Given request:
Return the complete listing that follows, with each line reproduced exactly.

▼

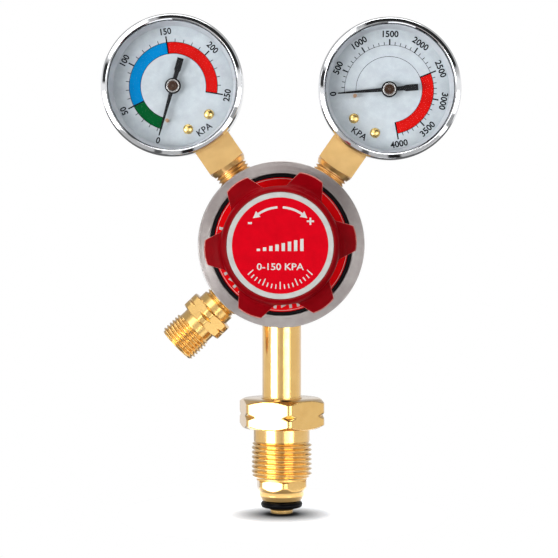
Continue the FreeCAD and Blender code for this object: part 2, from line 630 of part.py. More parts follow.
def make_gauge(prefix, lean, dial_turn, distance):
    on_stem = {
        "case": make_case(),
        "bezel": make_bezel(),
        "lens": disc(LENS_RADIUS, LENS_BACK, LENS_FRONT),
        "spacer_ring": make_spacer_ring(),
        "socket": make_socket(dial_turn - lean),
    }
    on_dial = {
        "dial": make_dial(),
        "dial_screws": make_dial_screws(),
        "stop_pin": make_stop_pin(),
        "bourdon_tube": make_bourdon_tube(),
        "movement_frame": make_movement_frame(),
        "pinion_shaft": make_pinion_shaft(),
        "sector_gear": make_sector_gear(),
        "tip_link": make_tip_link(),
        "pointer": make_pointer(),
        "pointer_boss": make_pointer_boss(),
    }
    angle = math.radians(lean)
    centre = Vector(distance * math.sin(angle), 0, CENTRE_HEIGHT + distance * math.cos(angle))
    for part, shape in on_stem.items():
        save(prefix + "_" + part, facing_front(shape, lean, distance))
    for part, shape in on_dial.items():
        placed = facing_front(shape, lean, distance)
        placed.rotate(centre, Vector(0, 1, 0), dial_turn - lean)
        save(prefix + "_" + part, placed)


os.makedirs("parts", exist_ok=True)
make_front_stack()
make_valve_train()
make_adjuster()
make_stem()
make_outlet()
for gauge in GAUGES:
    make_gauge(*gauge)
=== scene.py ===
import json
import math

import bmesh
import bpy
import numpy as np
from mathutils import Matrix, Vector


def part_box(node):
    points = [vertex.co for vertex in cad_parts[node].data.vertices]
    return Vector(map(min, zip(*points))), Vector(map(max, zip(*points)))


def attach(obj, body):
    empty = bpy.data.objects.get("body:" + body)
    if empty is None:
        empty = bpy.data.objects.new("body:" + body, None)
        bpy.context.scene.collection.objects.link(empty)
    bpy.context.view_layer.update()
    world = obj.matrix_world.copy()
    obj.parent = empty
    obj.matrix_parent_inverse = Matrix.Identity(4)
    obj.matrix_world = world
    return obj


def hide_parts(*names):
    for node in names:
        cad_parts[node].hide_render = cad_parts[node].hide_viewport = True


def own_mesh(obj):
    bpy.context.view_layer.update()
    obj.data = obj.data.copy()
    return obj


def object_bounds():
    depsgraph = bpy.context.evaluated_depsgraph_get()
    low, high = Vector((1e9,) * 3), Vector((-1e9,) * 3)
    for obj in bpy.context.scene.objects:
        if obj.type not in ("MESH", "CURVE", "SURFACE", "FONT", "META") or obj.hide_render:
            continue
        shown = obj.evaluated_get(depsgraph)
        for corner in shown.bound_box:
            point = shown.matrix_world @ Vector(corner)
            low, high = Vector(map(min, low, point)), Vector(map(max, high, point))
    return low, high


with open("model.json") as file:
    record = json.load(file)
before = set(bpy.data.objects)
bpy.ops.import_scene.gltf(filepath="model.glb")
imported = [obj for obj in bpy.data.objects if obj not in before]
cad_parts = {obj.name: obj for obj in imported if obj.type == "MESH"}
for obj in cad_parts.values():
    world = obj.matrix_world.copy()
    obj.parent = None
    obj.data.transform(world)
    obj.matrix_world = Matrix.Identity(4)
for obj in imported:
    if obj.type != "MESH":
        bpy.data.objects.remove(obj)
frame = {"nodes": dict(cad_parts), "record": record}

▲

Response below:
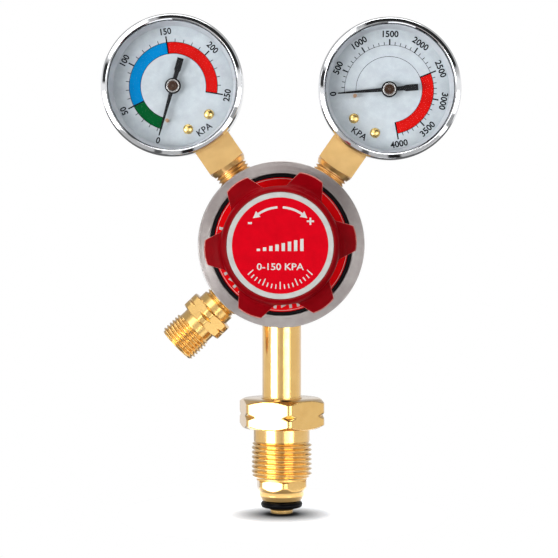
Continue the FreeCAD and Blender code for this object: part 2, from line 630 of part.py. More parts follow.
def make_gauge(prefix, lean, dial_turn, distance):
    on_stem = {
        "case": make_case(),
        "bezel": make_bezel(),
        "lens": disc(LENS_RADIUS, LENS_BACK, LENS_FRONT),
        "spacer_ring": make_spacer_ring(),
        "socket": make_socket(dial_turn - lean),
    }
    on_dial = {
        "dial": make_dial(),
        "dial_screws": make_dial_screws(),
        "stop_pin": make_stop_pin(),
        "bourdon_tube": make_bourdon_tube(),
        "movement_frame": make_movement_frame(),
        "pinion_shaft": make_pinion_shaft(),
        "sector_gear": make_sector_gear(),
        "tip_link": make_tip_link(),
        "pointer": make_pointer(),
        "pointer_boss": make_pointer_boss(),
    }
    angle = math.radians(lean)
    centre = Vector(distance * math.sin(angle), 0, CENTRE_HEIGHT + distance * math.cos(angle))
    for part, shape in on_stem.items():
        save(prefix + "_" + part, facing_front(shape, lean, distance))
    for part, shape in on_dial.items():
        placed = facing_front(shape, lean, distance)
        placed.rotate(centre, Vector(0, 1, 0), dial_turn - lean)
        save(prefix + "_" + part, placed)


os.makedirs("parts", exist_ok=True)
make_front_stack()
make_valve_train()
make_adjuster()
make_stem()
make_outlet()
for gauge in GAUGES:
    make_gauge(*gauge)
=== scene.py ===
import json
import math

import bmesh
import bpy
import numpy as np
from mathutils import Matrix, Vector


def part_box(node):
    points = [vertex.co for vertex in cad_parts[node].data.vertices]
    return Vector(map(min, zip(*points))), Vector(map(max, zip(*points)))


def attach(obj, body):
    empty = bpy.data.objects.get("body:" + body)
    if empty is None:
        empty = bpy.data.objects.new("body:" + body, None)
        bpy.context.scene.collection.objects.link(empty)
    bpy.context.view_layer.update()
    world = obj.matrix_world.copy()
    obj.parent = empty
    obj.matrix_parent_inverse = Matrix.Identity(4)
    obj.matrix_world = world
    return obj


def hide_parts(*names):
    for node in names:
        cad_parts[node].hide_render = cad_parts[node].hide_viewport = True


def own_mesh(obj):
    bpy.context.view_layer.update()
    obj.data = obj.data.copy()
    return obj


def object_bounds():
    depsgraph = bpy.context.evaluated_depsgraph_get()
    low, high = Vector((1e9,) * 3), Vector((-1e9,) * 3)
    for obj in bpy.context.scene.objects:
        if obj.type not in ("MESH", "CURVE", "SURFACE", "FONT", "META") or obj.hide_render:
            continue
        shown = obj.evaluated_get(depsgraph)
        for corner in shown.bound_box:
            point = shown.matrix_world @ Vector(corner)
            low, high = Vector(map(min, low, point)), Vector(map(max, high, point))
    return low, high


with open("model.json") as file:
    record = json.load(file)
before = set(bpy.data.objects)
bpy.ops.import_scene.gltf(filepath="model.glb")
imported = [obj for obj in bpy.data.objects if obj not in before]
cad_parts = {obj.name: obj for obj in imported if obj.type == "MESH"}
for obj in cad_parts.values():
    world = obj.matrix_world.copy()
    obj.parent = None
    obj.data.transform(world)
    obj.matrix_world = Matrix.Identity(4)
for obj in imported:
    if obj.type != "MESH":
        bpy.data.objects.remove(obj)
frame = {"nodes": dict(cad_parts), "record": record}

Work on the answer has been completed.